### What to work on
Only one portion of the data is to be written out: from the line bearing "cutter = floor_cutter()" through the line bearing "its imported solid.". Write it exactly as it appears.

### Data lines
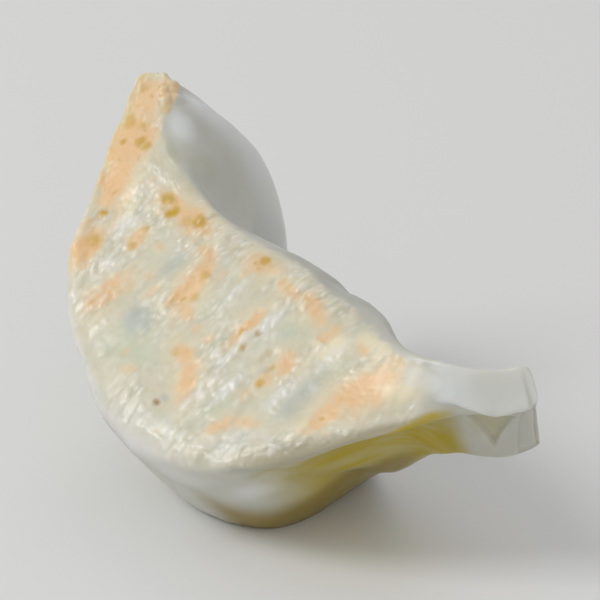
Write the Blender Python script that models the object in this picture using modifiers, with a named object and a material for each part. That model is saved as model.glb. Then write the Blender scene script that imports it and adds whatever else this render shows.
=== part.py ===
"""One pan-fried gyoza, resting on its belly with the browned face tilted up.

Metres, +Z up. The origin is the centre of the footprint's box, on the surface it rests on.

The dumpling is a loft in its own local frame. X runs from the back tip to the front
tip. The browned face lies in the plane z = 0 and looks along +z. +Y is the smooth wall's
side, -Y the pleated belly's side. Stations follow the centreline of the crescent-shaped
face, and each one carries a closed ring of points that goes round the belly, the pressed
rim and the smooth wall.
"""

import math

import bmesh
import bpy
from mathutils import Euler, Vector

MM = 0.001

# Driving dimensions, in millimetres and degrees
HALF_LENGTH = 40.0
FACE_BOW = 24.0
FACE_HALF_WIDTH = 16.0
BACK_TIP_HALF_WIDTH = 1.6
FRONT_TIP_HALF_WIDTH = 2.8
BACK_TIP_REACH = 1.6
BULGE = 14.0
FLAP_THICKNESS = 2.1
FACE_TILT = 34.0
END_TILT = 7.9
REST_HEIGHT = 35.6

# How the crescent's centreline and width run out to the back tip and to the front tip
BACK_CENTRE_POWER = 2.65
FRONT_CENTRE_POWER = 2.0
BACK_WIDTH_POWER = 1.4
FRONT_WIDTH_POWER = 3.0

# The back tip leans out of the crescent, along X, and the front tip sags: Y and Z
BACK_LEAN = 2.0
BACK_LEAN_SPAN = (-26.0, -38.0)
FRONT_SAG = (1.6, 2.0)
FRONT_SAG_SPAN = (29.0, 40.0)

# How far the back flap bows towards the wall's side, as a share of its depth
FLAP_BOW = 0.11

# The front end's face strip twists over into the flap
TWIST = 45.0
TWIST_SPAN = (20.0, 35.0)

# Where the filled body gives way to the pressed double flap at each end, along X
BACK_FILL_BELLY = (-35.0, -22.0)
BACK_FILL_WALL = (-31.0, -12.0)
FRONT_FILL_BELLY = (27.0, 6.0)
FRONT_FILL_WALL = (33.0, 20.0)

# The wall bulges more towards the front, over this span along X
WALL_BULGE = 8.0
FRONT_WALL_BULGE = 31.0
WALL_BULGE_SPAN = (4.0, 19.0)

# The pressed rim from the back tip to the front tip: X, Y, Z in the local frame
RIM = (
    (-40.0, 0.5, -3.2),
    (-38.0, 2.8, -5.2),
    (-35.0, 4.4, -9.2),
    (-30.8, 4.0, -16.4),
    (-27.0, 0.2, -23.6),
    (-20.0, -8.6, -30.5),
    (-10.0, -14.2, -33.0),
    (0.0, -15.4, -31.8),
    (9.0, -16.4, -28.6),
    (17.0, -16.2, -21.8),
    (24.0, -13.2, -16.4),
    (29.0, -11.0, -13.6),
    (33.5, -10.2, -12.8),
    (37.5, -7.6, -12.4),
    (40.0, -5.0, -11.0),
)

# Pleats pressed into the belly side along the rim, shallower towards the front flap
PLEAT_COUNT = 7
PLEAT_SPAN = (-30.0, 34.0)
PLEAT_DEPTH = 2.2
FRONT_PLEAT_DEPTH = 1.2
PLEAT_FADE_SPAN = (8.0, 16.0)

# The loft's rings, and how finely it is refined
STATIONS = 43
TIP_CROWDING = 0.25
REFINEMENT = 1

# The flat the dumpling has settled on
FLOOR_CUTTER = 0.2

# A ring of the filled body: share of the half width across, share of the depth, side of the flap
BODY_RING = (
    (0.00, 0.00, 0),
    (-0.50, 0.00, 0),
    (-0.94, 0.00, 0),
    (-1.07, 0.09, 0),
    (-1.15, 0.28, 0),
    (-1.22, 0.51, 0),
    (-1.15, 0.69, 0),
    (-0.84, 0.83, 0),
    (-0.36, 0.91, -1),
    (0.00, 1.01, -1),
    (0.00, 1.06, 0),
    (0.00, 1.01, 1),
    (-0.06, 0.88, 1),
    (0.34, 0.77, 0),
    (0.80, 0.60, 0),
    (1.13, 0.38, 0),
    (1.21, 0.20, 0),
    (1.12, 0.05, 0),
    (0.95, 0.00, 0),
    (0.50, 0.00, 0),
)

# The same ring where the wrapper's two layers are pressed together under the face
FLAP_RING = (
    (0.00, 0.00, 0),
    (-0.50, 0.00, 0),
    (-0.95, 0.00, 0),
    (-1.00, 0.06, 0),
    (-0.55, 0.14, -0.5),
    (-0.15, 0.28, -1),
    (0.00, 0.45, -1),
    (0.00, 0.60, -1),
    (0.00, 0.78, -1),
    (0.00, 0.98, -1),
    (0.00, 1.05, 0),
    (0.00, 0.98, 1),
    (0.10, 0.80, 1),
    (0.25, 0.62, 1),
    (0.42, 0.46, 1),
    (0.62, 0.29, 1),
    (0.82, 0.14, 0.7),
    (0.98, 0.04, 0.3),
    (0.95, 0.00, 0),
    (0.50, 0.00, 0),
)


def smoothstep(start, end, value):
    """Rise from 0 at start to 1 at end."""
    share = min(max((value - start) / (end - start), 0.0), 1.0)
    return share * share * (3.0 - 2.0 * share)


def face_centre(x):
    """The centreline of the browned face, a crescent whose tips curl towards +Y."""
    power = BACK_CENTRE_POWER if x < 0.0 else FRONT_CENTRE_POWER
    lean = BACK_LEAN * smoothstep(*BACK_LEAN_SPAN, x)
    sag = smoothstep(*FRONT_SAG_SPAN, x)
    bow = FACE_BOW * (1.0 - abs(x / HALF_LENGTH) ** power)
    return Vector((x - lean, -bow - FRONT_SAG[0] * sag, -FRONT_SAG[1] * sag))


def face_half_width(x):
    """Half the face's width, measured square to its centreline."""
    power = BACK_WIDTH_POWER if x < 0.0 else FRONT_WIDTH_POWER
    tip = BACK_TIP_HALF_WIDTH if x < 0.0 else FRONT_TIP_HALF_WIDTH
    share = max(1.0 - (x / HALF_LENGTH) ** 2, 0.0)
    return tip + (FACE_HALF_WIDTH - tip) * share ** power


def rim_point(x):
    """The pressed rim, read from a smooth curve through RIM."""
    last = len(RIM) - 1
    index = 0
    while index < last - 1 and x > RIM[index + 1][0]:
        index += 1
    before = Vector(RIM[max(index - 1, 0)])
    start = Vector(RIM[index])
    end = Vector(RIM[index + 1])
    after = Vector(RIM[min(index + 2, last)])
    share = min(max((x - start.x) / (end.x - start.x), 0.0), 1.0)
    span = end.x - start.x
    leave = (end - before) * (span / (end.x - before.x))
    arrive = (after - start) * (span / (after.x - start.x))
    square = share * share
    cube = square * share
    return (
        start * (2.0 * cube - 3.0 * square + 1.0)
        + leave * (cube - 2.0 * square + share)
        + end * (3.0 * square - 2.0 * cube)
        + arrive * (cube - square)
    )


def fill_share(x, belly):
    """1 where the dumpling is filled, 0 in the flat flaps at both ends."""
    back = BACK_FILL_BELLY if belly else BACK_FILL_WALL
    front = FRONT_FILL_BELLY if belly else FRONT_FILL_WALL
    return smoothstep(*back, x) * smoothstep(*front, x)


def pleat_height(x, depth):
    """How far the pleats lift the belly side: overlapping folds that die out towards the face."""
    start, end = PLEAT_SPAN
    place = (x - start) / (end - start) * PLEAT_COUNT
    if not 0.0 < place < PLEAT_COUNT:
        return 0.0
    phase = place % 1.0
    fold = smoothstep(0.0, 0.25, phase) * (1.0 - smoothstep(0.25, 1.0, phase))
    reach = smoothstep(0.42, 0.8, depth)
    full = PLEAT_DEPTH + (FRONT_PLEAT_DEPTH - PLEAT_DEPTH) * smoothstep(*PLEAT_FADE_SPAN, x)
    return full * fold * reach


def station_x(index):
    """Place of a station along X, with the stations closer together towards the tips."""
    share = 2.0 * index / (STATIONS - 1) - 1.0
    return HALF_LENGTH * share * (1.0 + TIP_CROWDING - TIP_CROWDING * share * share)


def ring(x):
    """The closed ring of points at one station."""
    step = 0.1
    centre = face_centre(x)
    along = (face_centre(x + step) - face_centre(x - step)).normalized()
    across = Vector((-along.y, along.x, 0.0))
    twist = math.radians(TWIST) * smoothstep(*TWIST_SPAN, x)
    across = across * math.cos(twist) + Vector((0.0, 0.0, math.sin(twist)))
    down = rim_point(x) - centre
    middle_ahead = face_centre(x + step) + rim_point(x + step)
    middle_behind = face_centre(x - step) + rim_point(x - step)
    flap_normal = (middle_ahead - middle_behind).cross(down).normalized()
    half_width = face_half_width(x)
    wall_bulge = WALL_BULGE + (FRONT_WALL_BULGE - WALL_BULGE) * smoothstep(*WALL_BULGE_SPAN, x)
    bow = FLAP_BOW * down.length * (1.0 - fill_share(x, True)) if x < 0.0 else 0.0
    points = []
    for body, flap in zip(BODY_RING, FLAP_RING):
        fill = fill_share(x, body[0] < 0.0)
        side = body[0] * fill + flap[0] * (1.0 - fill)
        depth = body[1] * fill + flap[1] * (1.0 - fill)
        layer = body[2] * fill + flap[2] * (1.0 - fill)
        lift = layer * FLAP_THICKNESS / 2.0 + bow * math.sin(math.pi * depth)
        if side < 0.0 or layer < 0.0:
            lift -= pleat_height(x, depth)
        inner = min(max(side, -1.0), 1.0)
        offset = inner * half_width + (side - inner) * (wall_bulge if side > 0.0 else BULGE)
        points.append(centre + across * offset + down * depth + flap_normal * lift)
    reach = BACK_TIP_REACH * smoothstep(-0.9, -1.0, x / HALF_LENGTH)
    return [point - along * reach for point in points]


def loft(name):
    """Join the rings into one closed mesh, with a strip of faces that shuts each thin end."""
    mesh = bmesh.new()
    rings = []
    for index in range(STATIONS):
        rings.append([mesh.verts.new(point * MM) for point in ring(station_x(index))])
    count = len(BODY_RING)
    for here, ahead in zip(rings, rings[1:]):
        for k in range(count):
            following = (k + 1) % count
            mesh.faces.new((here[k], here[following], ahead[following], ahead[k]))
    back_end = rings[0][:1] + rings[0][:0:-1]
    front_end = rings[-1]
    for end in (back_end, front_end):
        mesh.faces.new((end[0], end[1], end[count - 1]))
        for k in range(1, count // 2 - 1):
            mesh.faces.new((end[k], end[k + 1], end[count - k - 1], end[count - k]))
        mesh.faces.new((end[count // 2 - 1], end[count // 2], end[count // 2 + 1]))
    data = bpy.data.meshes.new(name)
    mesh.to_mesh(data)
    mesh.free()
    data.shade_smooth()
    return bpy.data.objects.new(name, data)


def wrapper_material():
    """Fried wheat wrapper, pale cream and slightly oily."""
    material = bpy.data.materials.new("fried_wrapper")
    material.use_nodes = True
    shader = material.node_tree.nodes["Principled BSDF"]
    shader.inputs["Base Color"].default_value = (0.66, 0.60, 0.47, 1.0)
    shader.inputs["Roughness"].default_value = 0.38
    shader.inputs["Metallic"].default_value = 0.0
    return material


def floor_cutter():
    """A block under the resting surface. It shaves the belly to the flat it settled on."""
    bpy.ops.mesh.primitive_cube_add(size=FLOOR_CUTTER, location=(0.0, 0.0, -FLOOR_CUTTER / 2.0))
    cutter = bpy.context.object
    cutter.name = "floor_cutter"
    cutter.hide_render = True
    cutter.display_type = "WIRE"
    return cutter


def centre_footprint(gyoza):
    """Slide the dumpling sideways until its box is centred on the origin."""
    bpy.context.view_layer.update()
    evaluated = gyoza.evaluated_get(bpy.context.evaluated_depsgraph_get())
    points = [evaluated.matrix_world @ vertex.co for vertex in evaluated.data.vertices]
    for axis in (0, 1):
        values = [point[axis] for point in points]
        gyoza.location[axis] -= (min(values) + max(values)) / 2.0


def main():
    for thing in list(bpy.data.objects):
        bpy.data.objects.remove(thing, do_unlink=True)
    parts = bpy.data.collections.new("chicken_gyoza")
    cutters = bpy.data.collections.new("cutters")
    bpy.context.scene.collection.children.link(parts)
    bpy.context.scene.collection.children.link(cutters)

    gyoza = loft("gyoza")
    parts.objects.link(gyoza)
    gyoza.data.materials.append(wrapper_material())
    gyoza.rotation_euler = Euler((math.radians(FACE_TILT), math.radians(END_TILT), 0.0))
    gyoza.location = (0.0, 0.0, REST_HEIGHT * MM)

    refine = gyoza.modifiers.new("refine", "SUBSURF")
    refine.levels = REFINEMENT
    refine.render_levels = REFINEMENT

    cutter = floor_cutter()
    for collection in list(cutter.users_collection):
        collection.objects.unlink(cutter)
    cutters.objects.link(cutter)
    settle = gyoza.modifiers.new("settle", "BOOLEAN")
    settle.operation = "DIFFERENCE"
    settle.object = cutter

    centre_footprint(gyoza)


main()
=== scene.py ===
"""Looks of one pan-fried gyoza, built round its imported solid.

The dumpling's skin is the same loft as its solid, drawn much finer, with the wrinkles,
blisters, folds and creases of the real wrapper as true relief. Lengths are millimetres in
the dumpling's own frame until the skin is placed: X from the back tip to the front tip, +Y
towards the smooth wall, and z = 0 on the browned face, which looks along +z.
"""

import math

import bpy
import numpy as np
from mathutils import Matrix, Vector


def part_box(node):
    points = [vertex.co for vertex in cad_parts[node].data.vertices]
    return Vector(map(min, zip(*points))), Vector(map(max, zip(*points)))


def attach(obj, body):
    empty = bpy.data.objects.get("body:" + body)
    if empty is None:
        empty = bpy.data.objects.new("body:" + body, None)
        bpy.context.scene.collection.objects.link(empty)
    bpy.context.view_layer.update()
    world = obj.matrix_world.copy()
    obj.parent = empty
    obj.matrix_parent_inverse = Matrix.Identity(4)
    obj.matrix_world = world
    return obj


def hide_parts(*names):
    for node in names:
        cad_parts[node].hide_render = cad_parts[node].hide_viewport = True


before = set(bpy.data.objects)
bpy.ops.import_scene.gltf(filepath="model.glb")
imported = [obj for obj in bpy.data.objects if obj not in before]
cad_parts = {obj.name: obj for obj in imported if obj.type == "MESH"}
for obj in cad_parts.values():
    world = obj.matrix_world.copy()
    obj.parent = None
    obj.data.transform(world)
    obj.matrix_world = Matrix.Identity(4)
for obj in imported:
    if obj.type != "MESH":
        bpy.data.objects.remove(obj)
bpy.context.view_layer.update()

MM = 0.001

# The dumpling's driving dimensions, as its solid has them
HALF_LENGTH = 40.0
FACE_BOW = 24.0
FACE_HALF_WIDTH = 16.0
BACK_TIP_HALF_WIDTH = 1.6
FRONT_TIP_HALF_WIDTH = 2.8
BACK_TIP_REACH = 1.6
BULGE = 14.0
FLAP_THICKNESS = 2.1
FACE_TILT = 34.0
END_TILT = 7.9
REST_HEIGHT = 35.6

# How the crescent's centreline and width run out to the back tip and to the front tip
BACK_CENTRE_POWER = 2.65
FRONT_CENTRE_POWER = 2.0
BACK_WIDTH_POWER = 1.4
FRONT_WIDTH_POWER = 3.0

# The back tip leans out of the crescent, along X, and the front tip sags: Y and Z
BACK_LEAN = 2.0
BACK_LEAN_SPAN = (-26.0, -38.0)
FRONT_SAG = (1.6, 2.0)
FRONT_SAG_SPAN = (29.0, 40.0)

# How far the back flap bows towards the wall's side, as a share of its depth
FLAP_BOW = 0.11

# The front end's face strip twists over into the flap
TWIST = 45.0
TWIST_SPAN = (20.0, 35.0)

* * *

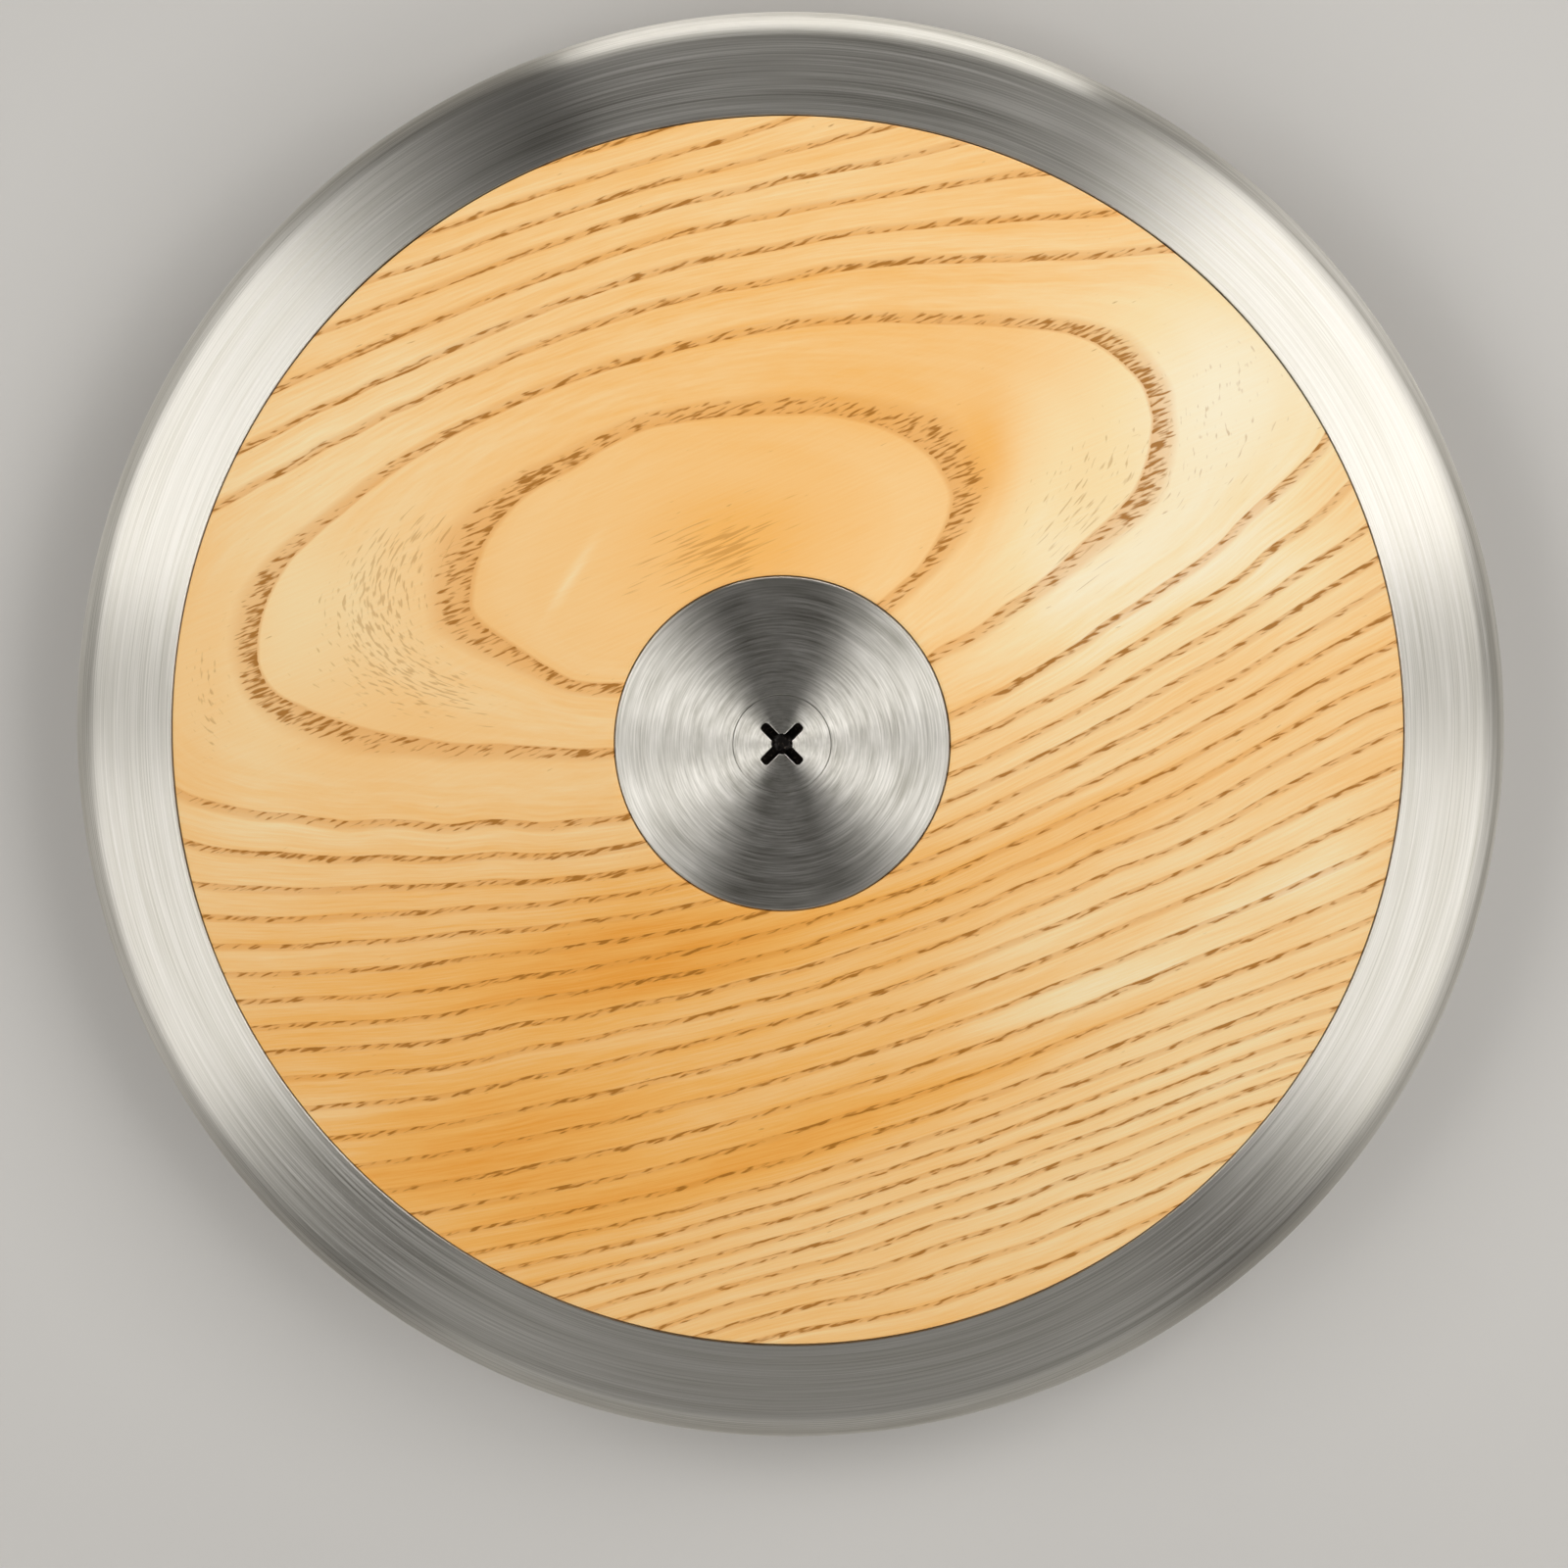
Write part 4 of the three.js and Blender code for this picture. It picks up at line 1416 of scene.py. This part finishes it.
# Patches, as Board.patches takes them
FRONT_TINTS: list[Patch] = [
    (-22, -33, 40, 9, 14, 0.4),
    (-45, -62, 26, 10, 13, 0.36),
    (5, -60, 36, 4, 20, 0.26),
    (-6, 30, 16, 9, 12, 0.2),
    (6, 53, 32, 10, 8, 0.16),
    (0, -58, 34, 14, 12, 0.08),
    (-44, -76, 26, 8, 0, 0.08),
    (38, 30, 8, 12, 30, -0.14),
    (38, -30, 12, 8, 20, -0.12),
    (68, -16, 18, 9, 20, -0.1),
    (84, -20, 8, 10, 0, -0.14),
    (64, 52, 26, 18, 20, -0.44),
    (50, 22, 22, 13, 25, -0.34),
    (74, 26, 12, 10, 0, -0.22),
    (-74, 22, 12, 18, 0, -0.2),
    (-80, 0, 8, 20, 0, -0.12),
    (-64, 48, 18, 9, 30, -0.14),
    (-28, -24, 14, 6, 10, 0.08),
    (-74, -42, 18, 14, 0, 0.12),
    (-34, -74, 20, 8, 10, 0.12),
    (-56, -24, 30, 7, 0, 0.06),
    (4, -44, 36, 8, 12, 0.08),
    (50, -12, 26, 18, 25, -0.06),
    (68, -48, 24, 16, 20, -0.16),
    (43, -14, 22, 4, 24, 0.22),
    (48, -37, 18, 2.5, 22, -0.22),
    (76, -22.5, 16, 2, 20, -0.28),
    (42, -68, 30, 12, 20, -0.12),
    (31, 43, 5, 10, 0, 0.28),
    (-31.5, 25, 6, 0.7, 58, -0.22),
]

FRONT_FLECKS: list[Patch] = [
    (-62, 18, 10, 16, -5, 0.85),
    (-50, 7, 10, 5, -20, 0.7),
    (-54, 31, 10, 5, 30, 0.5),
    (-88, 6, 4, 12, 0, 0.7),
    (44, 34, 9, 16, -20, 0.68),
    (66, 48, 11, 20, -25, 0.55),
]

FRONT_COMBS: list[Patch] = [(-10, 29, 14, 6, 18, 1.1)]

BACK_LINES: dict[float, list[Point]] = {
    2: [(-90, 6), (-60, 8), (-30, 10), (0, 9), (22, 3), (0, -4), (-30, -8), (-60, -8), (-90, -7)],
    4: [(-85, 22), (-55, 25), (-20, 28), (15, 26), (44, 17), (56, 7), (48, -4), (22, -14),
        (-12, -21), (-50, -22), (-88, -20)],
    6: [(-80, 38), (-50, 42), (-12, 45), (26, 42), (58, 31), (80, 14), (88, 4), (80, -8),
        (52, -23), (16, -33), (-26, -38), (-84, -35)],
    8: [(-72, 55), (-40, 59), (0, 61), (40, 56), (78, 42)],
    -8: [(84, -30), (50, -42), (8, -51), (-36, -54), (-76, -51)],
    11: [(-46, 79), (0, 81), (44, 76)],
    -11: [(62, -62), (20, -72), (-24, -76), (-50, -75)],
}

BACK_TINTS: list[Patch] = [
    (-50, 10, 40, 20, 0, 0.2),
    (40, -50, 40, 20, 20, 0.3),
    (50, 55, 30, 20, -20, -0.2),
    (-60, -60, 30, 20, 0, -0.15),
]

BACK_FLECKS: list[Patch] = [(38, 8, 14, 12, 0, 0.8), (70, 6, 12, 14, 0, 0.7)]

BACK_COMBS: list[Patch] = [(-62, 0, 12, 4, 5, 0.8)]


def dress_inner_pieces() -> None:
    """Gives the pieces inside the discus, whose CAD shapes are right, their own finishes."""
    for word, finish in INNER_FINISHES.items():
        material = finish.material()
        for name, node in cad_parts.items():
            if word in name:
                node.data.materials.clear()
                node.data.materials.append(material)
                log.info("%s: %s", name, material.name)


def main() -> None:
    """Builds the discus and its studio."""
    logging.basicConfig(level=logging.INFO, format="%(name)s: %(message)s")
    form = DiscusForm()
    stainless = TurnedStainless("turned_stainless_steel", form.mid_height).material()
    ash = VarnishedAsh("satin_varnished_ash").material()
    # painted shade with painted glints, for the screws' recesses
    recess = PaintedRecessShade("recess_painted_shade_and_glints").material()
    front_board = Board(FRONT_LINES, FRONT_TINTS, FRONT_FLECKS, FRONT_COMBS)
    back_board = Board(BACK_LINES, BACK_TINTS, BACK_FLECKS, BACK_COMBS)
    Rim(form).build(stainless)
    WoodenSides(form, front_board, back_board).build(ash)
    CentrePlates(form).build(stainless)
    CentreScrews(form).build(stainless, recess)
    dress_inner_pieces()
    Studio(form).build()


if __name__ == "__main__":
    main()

### The result
    cutter = floor_cutter()
    for collection in list(cutter.users_collection):
        collection.objects.unlink(cutter)
    cutters.objects.link(cutter)
    settle = gyoza.modifiers.new("settle", "BOOLEAN")
    settle.operation = "DIFFERENCE"
    settle.object = cutter

    centre_footprint(gyoza)


main()
=== scene.py ===
"""Looks of one pan-fried gyoza, built round its imported solid.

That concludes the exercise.